Indigenous communities still under boil water advisories won’t get clean drinking water this month as the government promised. Instead, they will get a letter promising to meet that goal soon, and a website tracking progress.

(CN) — As part of its efforts toward “reconciliation” with First Nations, the Canadian government has long heralded the significance of March 2021 as the month when it would deliver clean water infrastructure to all First Nations reserves. On Wednesday, it revised that promise.

North Caribou First Nation in present day Ontario, Canada, is one of 38 First Nations communities the Canadian government says is still without a reliable supply of clean drinking water. The 800-member community has been on boil water notices off and on for decades. Yet Canada just added North Caribou to its official tally of First Nations reserves still in need of clean water on March 3.

Carlena Petawanick, 25, is a youth advocate for North Caribou. She says she can’t remember a time when a lack of clean water wasn’t an issue. And it’s gotten worse as the community has grown.

“It’s always a problem here,” Petawanick said over the phone. “The bigger our reserve gets, the more our water plant can barely hold. It’s been going on for years on and off since I was a baby.”

Head Councilmember Ernest Quequish said North Caribou is waiting to hear an update on the government’s review of the water feasibility plan they submitted. In the meantime, the government has provided some emergency funding for a limited supply of bottled water. That mostly goes to babies and elders. For everyone else, it’s back to hauling water by the bucketful from the local lake — a chore Quequish is familiar with.

“When I was a boy, that was my job for my family of six,” Quequish said. “Every day we had to go chop a hole in the ice and haul the water in using pails. We did that during our lunch breaks and after school, everyday regardless of the weather. According to the medical people, that’s what we used to get sick from. Bacteria in the water.”

Regardless of the bacteria present in the 1970s, local water quality has degraded since then, Petawanick said. She said some North Caribou kids have skin conditions from bathing in untreated water.

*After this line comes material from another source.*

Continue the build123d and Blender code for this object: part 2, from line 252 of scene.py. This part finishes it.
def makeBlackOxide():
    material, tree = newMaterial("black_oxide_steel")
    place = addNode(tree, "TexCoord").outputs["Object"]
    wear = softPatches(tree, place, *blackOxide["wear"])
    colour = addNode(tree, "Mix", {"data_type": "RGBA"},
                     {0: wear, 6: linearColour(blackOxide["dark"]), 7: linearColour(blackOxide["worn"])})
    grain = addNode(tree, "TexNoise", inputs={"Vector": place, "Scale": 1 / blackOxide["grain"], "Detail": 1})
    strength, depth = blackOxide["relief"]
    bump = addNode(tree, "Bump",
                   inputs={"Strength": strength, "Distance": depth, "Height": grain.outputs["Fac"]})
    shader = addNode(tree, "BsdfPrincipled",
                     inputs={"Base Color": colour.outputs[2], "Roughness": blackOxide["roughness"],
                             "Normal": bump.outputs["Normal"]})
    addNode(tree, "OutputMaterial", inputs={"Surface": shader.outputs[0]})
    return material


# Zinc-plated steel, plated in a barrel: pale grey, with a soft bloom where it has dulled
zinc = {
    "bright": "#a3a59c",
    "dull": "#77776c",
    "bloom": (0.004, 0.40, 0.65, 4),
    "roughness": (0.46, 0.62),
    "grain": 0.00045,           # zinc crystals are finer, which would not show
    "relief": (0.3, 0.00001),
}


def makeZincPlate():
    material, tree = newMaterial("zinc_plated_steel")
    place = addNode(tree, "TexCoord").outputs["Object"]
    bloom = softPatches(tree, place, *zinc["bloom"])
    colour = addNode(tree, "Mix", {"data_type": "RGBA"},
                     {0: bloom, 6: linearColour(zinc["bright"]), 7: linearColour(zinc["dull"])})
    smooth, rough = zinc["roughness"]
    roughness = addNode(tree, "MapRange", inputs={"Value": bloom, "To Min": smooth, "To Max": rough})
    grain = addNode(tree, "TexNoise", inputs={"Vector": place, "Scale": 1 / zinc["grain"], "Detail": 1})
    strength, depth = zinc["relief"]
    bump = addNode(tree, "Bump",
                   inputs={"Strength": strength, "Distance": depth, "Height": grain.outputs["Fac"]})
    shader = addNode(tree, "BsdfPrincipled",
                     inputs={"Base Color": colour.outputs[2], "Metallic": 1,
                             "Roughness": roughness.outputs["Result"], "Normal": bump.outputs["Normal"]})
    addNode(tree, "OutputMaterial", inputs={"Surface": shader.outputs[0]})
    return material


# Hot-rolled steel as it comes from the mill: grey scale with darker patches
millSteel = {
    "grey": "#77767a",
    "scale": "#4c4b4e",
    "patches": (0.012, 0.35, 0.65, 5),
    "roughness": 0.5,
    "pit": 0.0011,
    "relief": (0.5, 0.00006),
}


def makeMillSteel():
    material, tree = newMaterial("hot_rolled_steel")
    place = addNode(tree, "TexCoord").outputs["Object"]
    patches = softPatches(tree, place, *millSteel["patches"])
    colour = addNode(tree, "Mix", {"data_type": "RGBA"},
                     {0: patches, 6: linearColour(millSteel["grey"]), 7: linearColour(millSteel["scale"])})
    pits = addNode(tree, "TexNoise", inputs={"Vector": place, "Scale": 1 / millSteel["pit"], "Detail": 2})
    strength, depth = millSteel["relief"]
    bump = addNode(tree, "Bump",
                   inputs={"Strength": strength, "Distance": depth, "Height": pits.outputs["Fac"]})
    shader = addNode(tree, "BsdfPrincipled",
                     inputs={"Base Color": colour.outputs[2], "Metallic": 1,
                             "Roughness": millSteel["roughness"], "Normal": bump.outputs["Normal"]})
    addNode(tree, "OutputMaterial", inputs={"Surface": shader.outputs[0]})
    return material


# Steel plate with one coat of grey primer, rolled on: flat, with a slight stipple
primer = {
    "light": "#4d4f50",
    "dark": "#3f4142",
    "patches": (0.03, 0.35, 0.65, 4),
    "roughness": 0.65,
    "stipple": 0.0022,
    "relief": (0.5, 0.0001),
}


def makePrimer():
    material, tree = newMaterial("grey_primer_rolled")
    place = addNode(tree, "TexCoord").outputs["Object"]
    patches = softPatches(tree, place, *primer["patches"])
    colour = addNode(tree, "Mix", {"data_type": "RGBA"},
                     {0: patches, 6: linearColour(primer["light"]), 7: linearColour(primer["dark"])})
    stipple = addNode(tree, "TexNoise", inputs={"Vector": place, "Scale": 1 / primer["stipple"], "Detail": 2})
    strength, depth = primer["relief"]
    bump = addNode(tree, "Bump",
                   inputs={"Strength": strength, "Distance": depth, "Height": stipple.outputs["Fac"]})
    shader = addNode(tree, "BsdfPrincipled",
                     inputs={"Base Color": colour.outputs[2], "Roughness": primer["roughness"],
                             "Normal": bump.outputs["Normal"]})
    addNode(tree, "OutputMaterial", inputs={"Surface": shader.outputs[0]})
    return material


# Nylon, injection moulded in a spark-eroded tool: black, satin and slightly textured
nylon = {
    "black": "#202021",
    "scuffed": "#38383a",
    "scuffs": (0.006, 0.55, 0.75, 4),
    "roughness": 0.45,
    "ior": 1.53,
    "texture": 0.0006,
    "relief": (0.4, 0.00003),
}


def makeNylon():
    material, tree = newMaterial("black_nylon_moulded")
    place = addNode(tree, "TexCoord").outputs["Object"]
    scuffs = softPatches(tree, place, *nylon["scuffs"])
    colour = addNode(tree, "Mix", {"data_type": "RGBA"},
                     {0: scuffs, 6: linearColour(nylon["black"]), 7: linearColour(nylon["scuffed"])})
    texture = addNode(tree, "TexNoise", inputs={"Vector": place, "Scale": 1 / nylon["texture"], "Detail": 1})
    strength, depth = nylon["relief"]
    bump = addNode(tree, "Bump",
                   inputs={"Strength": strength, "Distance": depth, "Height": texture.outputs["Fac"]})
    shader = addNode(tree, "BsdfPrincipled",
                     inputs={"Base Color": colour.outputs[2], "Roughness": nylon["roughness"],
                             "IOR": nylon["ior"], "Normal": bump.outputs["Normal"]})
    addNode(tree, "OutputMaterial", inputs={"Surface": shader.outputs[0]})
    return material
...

“There’s float planes, there’s oil and there’s bacteria,” Petawanick said. “The water is brown. It’s not like the old times.”

At a Wednesday press conference, Indigenous Services Minister Marc Miller unveiled a new website that tracks water advisories and the government’s work to end them. Miller noted that the government had managed to end 101 advisories.

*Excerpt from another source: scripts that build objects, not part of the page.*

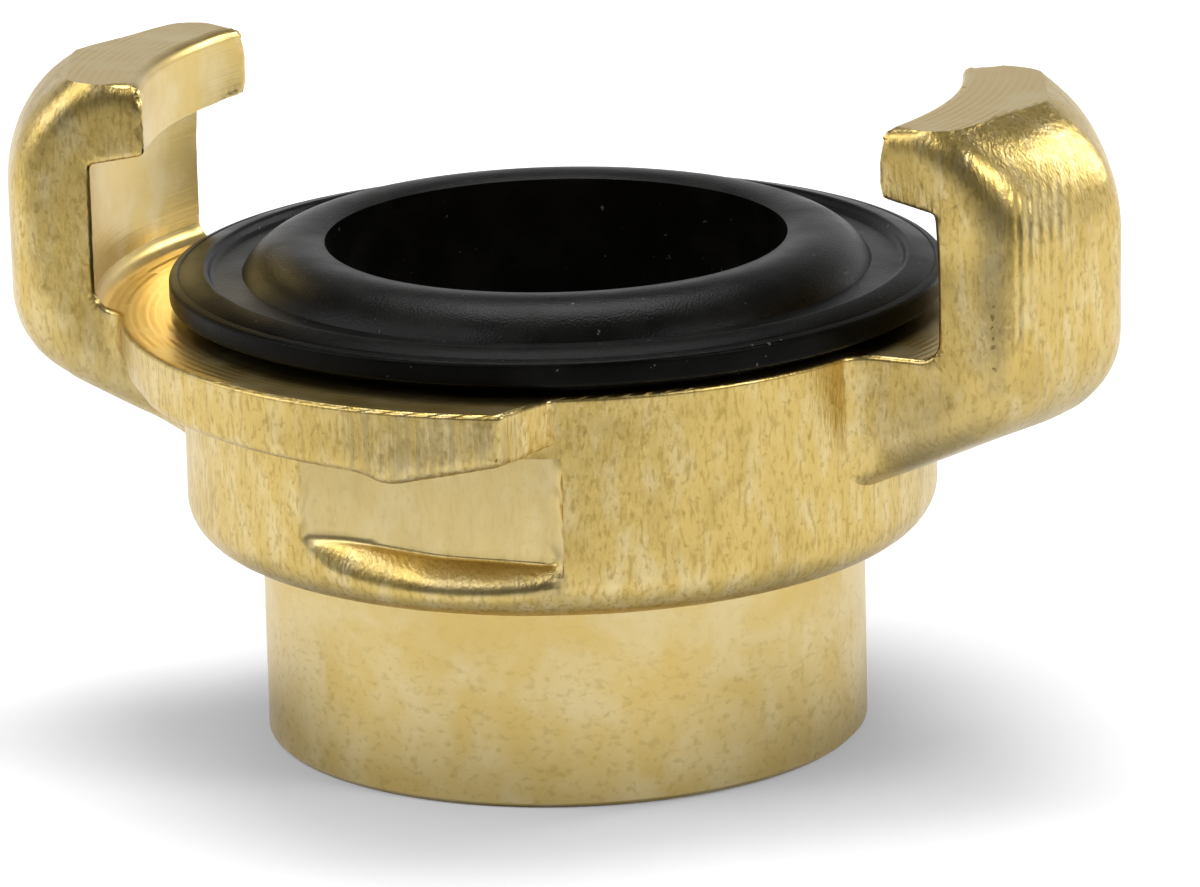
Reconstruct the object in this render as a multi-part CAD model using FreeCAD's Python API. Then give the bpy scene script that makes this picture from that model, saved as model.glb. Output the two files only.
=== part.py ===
# One half of a claw type quick hose coupling: a forged and turned brass body with an internal pipe thread,
# a moulded rubber profile seal in its face and a flat gasket at the bottom of the thread.
# Millimetres. The origin is the centre of the socket's end face, +Z runs up to the claws, which lie along X.
import FreeCAD
import Part

import os
from math import cos, hypot, radians, sin, sqrt, tan

from FreeCAD import Vector

# Socket, collar and flange
socket_radius = 14.9
socket_height = 10.25
socket_end_bevel = 0.25
collar_radius = 18.55
collar_height = 8.25
collar_rim_rounding = 2.1
flange_thickness = 3.0
flange_edge_rounding = 0.25

# Internal pipe thread, nominal size G 3/4
thread_major_radius = 13.22
thread_mouth_bevel = 0.7
thread_length = 10.6
relief_depth = 0.4
relief_height = 2.6
passage_radius = 10.0

# Two cams, the wings of the flange that the other half's claws slide under
cam_radius = 21.7
cam_offset = 0.26
cam_thin_end = 2.85
cam_thick_end = 3.3
detent_x = -3.2
detent_drop = 0.5
detent_ramp = 2.0
detent_rounding = 2.0
cam_rise_slope = 0.215
cam_end_x = 6.05
cam_end_draft = 22.0
cam_lower_rounding = 0.6
cam_blend = 1.5

# Claws: turned inside, forged outside with a parting ridge in the middle
claw_reach = 28.7
claw_wall_radius = 22.75
claw_foot_rounding = 1.0
claw_half_width = 7.45
claw_side_taper = 7.5
claw_ridge_slope = 0.40
claw_cam_side_rise = 0.05
claw_shoulder_rounding = 7.0
claw_heel_rounding = 4.1
claw_root_slope = 23.7
claw_root_height = 14.1
claw_edge_rounding = 2.0
claw_blend = 1.5
blend_bite = 0.02
forging_allowance = 0.85

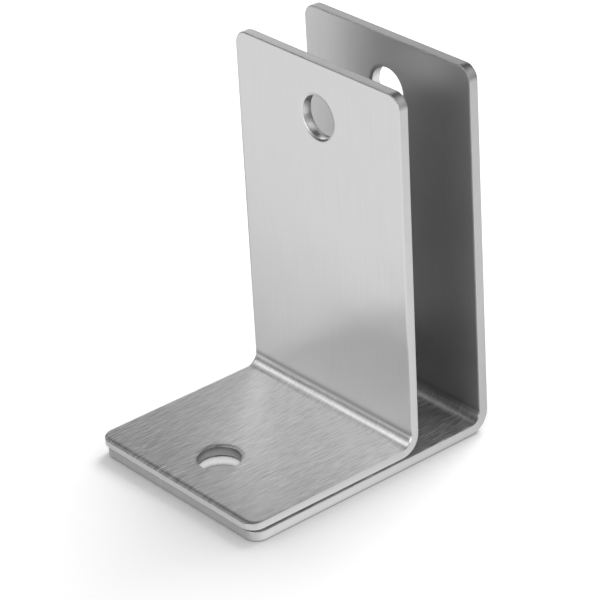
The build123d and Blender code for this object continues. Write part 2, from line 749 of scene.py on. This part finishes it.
@dataclass
class FoldedAngle:
    """A strip of sheet that is punched twice and folded once.

    The flat strip lies with its outer skin down. It is folded up about a line above its inner
    skin, so the flange keeps its place and the ear swings up. Lengths are in millimetres.

    Attributes:
        kind: What sets this strip apart from the other one.
        lowest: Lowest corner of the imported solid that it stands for.
        highest: Highest corner of that solid.
        thickness: Thickness of the sheet.
        flange_hole_x: Where the wall screw's axis crosses the flange.
        ear_hole_z: Height of the panel bolt's axis.
        hole_radius: Radius of both holes.
        bend_inner_radius: Radius inside the fold.
        corner_radius: Radius of the strip's four corners.
        ear_end_roll: Rollover at the ear's free end.
        hole_roll: Rollover at the holes.
        lip_radius: Small round between the rolled skin and the cut wall.
        outer_round: Round of the outer skin's rim along the outline.
        mill_share: Share of that round, from the outer skin up, that looks like the skin.
        hole_round: Round of the outer skin's rim at the holes.
        lift_reach: How far in from the outline the flange's outer skin rises. It has to be less
            than the corners' radius, because the rings that bend follow the outline.
        lift_curve: How much of that rise lies close to the outline.
        tear_share: Share of the sheet that tore instead of being cut, on the outer side.
        tear_taper: How much wider a hole is where it tore out.
        bend_bulge: How far the squeezed metal swells sideways at the fold's inner skin.
        flat_guard: Width of the narrow flat faces inside the rolled rims and on both sides of the
            fold's beginning, which keep the skins' shading flat.
        hole_reach: What is nearer than this to a hole's wall belongs to the hole's rim.
        weld: Points nearer than this are one point where the fold meets the flange and the ear.
        corner_steps: Faces round each corner.
        hole_steps: Faces round each hole.
        lip_rings: Rings of faces that bend into the lip.
        roll_rings: Rings of faces that bend into the rollover.
        lift_rings: Rings of faces that rise with the outer skin's rim.
        outer_round_steps: Faces across the round along the outline.
        hole_round_steps: Faces across the round at the holes.
        bend_steps: Faces round the fold.
        plate: The strip's mesh.
    """

    kind: StripKind
    lowest: Vector
    highest: Vector
    thickness: float
    flange_hole_x: float
    ear_hole_z: float
    hole_radius: float
    bend_inner_radius: float = 2.0
    corner_radius: float = 2.4
    ear_end_roll: Roll = Roll(0.4, 0.06)
    hole_roll: Roll = Roll(0.7, 0.18)
    lip_radius: float = 0.05
    outer_round: float = 0.25
    mill_share: float = 1 / 3
    hole_round: float = 0.05
    lift_reach: float = 2.2
    lift_curve: float = 1.2
    tear_share: float = 0.4
    tear_taper: float = 0.02
    bend_bulge: float = 0.05
    flat_guard: float = 0.4
    hole_reach: float = 0.2
    weld: float = 0.002
    corner_steps: int = 14
    hole_steps: int = 80
    lip_rings: int = 4
    roll_rings: int = 14
    lift_rings: int = 5
    outer_round_steps: int = 5
    hole_round_steps: int = 2
    bend_steps: int = 28
    plate: Workpiece = field(default_factory=Workpiece)

    @property
    def bend_outer_radius(self) -> float:
        """Radius outside the fold."""
        return self.bend_inner_radius + self.thickness

    @property
    def bend_start(self) -> float:
        """Where the flange ends and the fold begins, along the strip."""
        return self.highest.x - self.bend_outer_radius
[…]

“I don’t underestimate the amount of work to be done, especially during a global pandemic,” Miller said. “But we are ready to work through it.”

Miller said the website was an attempt at greater transparency.

“People can see that, they don’t need to trust my words,” Miller said.

He celebrated that administrative achievement even as the government blew its self-imposed March 2021 deadline to lift all boil water advisories on reserves — one of Prime Minister Justin Trudeau’s original campaign promises.

Indigenous communities still under boil water advisories won’t get clean drinking water this month as the government promised. Instead, Miller said, they will get a letter promising to meet that goal soon. Miller declined to name a new deadline.

“It’s important for those communities to know that we are there with them, and that we are relentless in getting those water advisories lifted,” Miller said. “This is something that is a basic matter of human decency that in a country like Canada people don’t have clean drinking water. It bugs me. But nobody cares what bugs me. We need to get it done.”

Quequish said he never expected the government to meet its March 2021 deadline.

“We know the government tells us one thing and does another,” Quequish said. “We’re so used to it — that the government doesn’t keep its promise — all the way back to the treaties. When we signed the treaty they promised us they would look after the First Nations people ‘as long as the sun shines and the river flows and the grass grows.’ We knew when they said it that probably won’t happen, but they said it anyway, so we’re still waiting. We don’t want to give up. We’ll still remind them.”